***** Given information *****
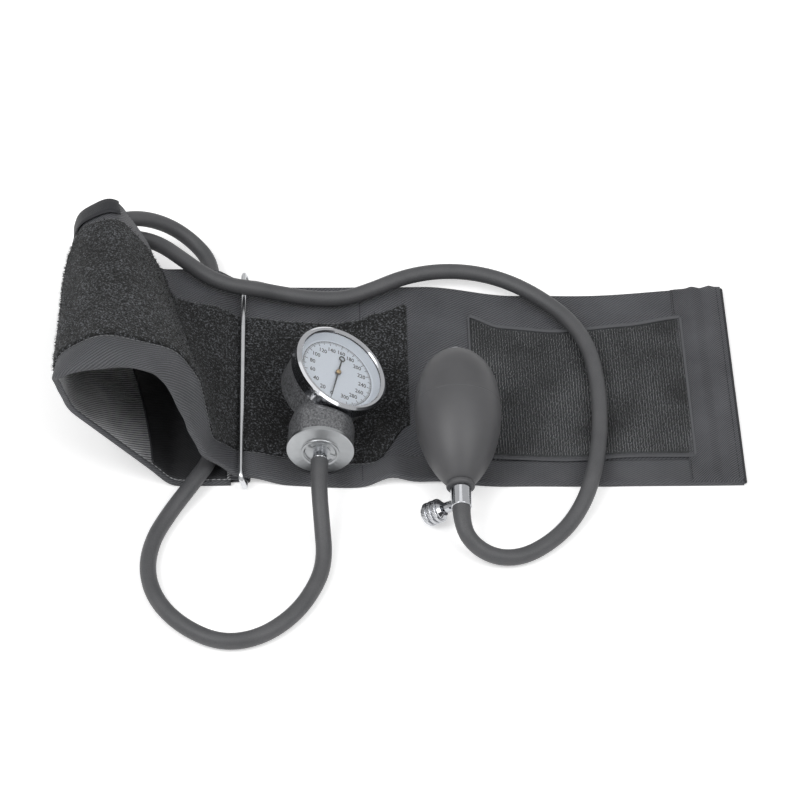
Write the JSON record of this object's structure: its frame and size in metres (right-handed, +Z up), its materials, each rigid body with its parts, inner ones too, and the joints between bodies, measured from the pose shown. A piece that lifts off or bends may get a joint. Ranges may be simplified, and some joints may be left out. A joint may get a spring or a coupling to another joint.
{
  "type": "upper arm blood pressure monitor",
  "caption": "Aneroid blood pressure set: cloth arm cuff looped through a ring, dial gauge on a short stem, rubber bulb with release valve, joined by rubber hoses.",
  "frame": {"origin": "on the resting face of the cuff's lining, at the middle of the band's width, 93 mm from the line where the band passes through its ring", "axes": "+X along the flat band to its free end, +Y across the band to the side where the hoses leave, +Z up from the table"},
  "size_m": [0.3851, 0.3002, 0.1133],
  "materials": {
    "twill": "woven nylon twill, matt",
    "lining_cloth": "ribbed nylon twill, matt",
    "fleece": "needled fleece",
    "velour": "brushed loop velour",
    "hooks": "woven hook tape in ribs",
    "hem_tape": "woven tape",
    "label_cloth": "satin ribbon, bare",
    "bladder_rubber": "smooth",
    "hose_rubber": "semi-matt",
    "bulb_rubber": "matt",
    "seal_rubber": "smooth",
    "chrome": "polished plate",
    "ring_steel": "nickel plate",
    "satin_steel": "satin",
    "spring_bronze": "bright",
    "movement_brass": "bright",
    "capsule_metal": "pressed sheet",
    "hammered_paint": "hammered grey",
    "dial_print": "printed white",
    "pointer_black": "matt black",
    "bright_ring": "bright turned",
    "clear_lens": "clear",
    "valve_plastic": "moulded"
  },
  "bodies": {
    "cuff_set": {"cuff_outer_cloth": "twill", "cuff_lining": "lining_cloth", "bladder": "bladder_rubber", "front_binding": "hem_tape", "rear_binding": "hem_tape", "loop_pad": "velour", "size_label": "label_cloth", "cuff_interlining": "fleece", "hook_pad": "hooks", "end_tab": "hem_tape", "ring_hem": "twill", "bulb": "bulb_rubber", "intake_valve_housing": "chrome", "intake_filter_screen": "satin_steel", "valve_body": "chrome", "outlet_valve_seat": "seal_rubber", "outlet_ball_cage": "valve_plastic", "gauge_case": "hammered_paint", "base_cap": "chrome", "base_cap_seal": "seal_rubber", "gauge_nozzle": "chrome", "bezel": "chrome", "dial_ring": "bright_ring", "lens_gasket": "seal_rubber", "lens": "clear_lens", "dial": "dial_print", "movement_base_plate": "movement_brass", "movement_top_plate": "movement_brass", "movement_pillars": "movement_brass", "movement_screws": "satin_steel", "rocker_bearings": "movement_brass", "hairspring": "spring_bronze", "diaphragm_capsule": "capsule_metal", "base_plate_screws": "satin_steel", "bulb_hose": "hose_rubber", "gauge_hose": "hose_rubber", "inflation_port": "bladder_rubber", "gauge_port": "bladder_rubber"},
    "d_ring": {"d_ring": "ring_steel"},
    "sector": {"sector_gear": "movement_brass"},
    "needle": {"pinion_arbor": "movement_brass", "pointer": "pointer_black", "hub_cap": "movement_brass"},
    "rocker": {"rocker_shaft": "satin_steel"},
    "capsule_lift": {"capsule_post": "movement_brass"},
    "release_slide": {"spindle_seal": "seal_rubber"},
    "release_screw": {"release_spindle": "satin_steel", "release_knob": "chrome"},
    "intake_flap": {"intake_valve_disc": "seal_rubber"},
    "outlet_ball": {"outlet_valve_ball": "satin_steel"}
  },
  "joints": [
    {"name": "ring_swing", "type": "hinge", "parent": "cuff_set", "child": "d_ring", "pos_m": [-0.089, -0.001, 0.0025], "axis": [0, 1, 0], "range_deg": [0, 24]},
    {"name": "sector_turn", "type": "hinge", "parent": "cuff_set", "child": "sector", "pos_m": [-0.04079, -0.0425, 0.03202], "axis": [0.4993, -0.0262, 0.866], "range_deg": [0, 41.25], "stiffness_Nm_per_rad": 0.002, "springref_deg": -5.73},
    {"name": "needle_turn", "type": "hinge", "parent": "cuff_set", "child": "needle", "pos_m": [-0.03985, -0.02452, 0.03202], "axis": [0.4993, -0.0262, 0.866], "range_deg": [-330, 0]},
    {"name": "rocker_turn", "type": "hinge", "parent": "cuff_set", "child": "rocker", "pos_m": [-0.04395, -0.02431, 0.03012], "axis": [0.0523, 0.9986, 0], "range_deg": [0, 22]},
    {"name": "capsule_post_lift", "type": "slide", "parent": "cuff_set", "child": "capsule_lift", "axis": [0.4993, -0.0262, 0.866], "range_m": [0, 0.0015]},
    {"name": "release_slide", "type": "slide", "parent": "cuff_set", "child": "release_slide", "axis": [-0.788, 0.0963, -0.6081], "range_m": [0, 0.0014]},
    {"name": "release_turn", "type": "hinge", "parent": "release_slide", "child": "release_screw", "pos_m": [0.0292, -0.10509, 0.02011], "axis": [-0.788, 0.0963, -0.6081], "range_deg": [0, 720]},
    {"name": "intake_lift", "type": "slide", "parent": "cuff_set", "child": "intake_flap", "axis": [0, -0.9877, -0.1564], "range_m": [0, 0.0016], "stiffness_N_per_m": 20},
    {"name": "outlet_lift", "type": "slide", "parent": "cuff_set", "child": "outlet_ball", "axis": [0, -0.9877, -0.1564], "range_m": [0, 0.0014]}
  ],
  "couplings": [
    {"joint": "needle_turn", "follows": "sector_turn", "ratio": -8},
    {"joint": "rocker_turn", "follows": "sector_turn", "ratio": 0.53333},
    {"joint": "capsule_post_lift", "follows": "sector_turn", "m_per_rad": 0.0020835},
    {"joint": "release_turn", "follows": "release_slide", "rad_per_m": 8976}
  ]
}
*****
Given task: Repeat every line of the data, exactly and in full.

Solution to the exercise:
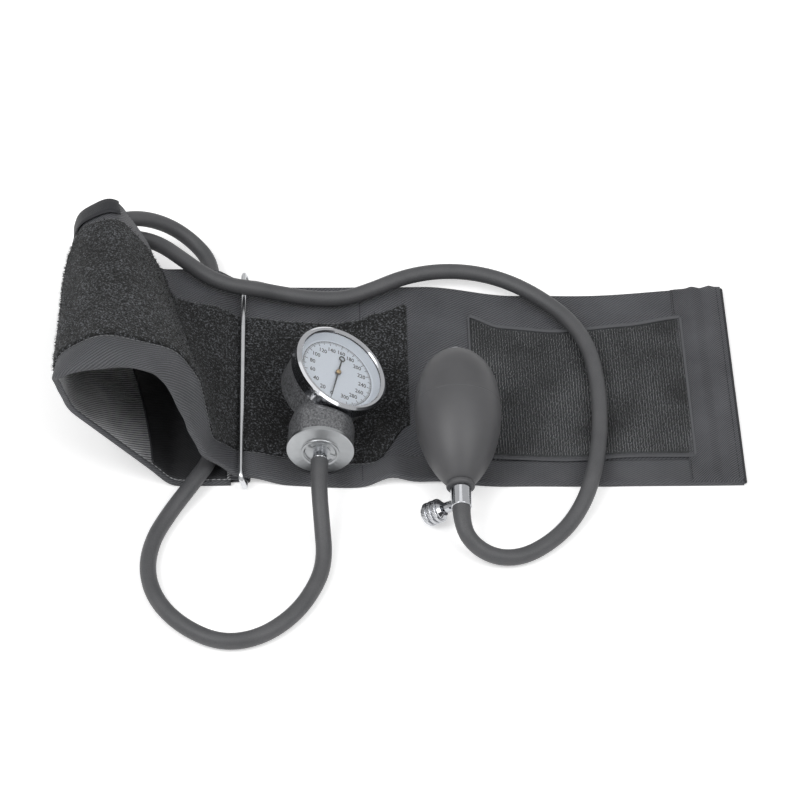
Write the JSON record of this object's structure: its frame and size in metres (right-handed, +Z up), its materials, each rigid body with its parts, inner ones too, and the joints between bodies, measured from the pose shown. A piece that lifts off or bends may get a joint. Ranges may be simplified, and some joints may be left out. A joint may get a spring or a coupling to another joint.
{
  "type": "upper arm blood pressure monitor",
  "caption": "Aneroid blood pressure set: cloth arm cuff looped through a ring, dial gauge on a short stem, rubber bulb with release valve, joined by rubber hoses.",
  "frame": {"origin": "on the resting face of the cuff's lining, at the middle of the band's width, 93 mm from the line where the band passes through its ring", "axes": "+X along the flat band to its free end, +Y across the band to the side where the hoses leave, +Z up from the table"},
  "size_m": [0.3851, 0.3002, 0.1133],
  "materials": {
    "twill": "woven nylon twill, matt",
    "lining_cloth": "ribbed nylon twill, matt",
    "fleece": "needled fleece",
    "velour": "brushed loop velour",
    "hooks": "woven hook tape in ribs",
    "hem_tape": "woven tape",
    "label_cloth": "satin ribbon, bare",
    "bladder_rubber": "smooth",
    "hose_rubber": "semi-matt",
    "bulb_rubber": "matt",
    "seal_rubber": "smooth",
    "chrome": "polished plate",
    "ring_steel": "nickel plate",
    "satin_steel": "satin",
    "spring_bronze": "bright",
    "movement_brass": "bright",
    "capsule_metal": "pressed sheet",
    "hammered_paint": "hammered grey",
    "dial_print": "printed white",
    "pointer_black": "matt black",
    "bright_ring": "bright turned",
    "clear_lens": "clear",
    "valve_plastic": "moulded"
  },
  "bodies": {
    "cuff_set": {"cuff_outer_cloth": "twill", "cuff_lining": "lining_cloth", "bladder": "bladder_rubber", "front_binding": "hem_tape", "rear_binding": "hem_tape", "loop_pad": "velour", "size_label": "label_cloth", "cuff_interlining": "fleece", "hook_pad": "hooks", "end_tab": "hem_tape", "ring_hem": "twill", "bulb": "bulb_rubber", "intake_valve_housing": "chrome", "intake_filter_screen": "satin_steel", "valve_body": "chrome", "outlet_valve_seat": "seal_rubber", "outlet_ball_cage": "valve_plastic", "gauge_case": "hammered_paint", "base_cap": "chrome", "base_cap_seal": "seal_rubber", "gauge_nozzle": "chrome", "bezel": "chrome", "dial_ring": "bright_ring", "lens_gasket": "seal_rubber", "lens": "clear_lens", "dial": "dial_print", "movement_base_plate": "movement_brass", "movement_top_plate": "movement_brass", "movement_pillars": "movement_brass", "movement_screws": "satin_steel", "rocker_bearings": "movement_brass", "hairspring": "spring_bronze", "diaphragm_capsule": "capsule_metal", "base_plate_screws": "satin_steel", "bulb_hose": "hose_rubber", "gauge_hose": "hose_rubber", "inflation_port": "bladder_rubber", "gauge_port": "bladder_rubber"},
    "d_ring": {"d_ring": "ring_steel"},
    "sector": {"sector_gear": "movement_brass"},
    "needle": {"pinion_arbor": "movement_brass", "pointer": "pointer_black", "hub_cap": "movement_brass"},
    "rocker": {"rocker_shaft": "satin_steel"},
    "capsule_lift": {"capsule_post": "movement_brass"},
    "release_slide": {"spindle_seal": "seal_rubber"},
    "release_screw": {"release_spindle": "satin_steel", "release_knob": "chrome"},
    "intake_flap": {"intake_valve_disc": "seal_rubber"},
    "outlet_ball": {"outlet_valve_ball": "satin_steel"}
  },
  "joints": [
    {"name": "ring_swing", "type": "hinge", "parent": "cuff_set", "child": "d_ring", "pos_m": [-0.089, -0.001, 0.0025], "axis": [0, 1, 0], "range_deg": [0, 24]},
    {"name": "sector_turn", "type": "hinge", "parent": "cuff_set", "child": "sector", "pos_m": [-0.04079, -0.0425, 0.03202], "axis": [0.4993, -0.0262, 0.866], "range_deg": [0, 41.25], "stiffness_Nm_per_rad": 0.002, "springref_deg": -5.73},
    {"name": "needle_turn", "type": "hinge", "parent": "cuff_set", "child": "needle", "pos_m": [-0.03985, -0.02452, 0.03202], "axis": [0.4993, -0.0262, 0.866], "range_deg": [-330, 0]},
    {"name": "rocker_turn", "type": "hinge", "parent": "cuff_set", "child": "rocker", "pos_m": [-0.04395, -0.02431, 0.03012], "axis": [0.0523, 0.9986, 0], "range_deg": [0, 22]},
    {"name": "capsule_post_lift", "type": "slide", "parent": "cuff_set", "child": "capsule_lift", "axis": [0.4993, -0.0262, 0.866], "range_m": [0, 0.0015]},
    {"name": "release_slide", "type": "slide", "parent": "cuff_set", "child": "release_slide", "axis": [-0.788, 0.0963, -0.6081], "range_m": [0, 0.0014]},
    {"name": "release_turn", "type": "hinge", "parent": "release_slide", "child": "release_screw", "pos_m": [0.0292, -0.10509, 0.02011], "axis": [-0.788, 0.0963, -0.6081], "range_deg": [0, 720]},
    {"name": "intake_lift", "type": "slide", "parent": "cuff_set", "child": "intake_flap", "axis": [0, -0.9877, -0.1564], "range_m": [0, 0.0016], "stiffness_N_per_m": 20},
    {"name": "outlet_lift", "type": "slide", "parent": "cuff_set", "child": "outlet_ball", "axis": [0, -0.9877, -0.1564], "range_m": [0, 0.0014]}
  ],
  "couplings": [
    {"joint": "needle_turn", "follows": "sector_turn", "ratio": -8},
    {"joint": "rocker_turn", "follows": "sector_turn", "ratio": 0.53333},
    {"joint": "capsule_post_lift", "follows": "sector_turn", "m_per_rad": 0.0020835},
    {"joint": "release_turn", "follows": "release_slide", "rad_per_m": 8976}
  ]
}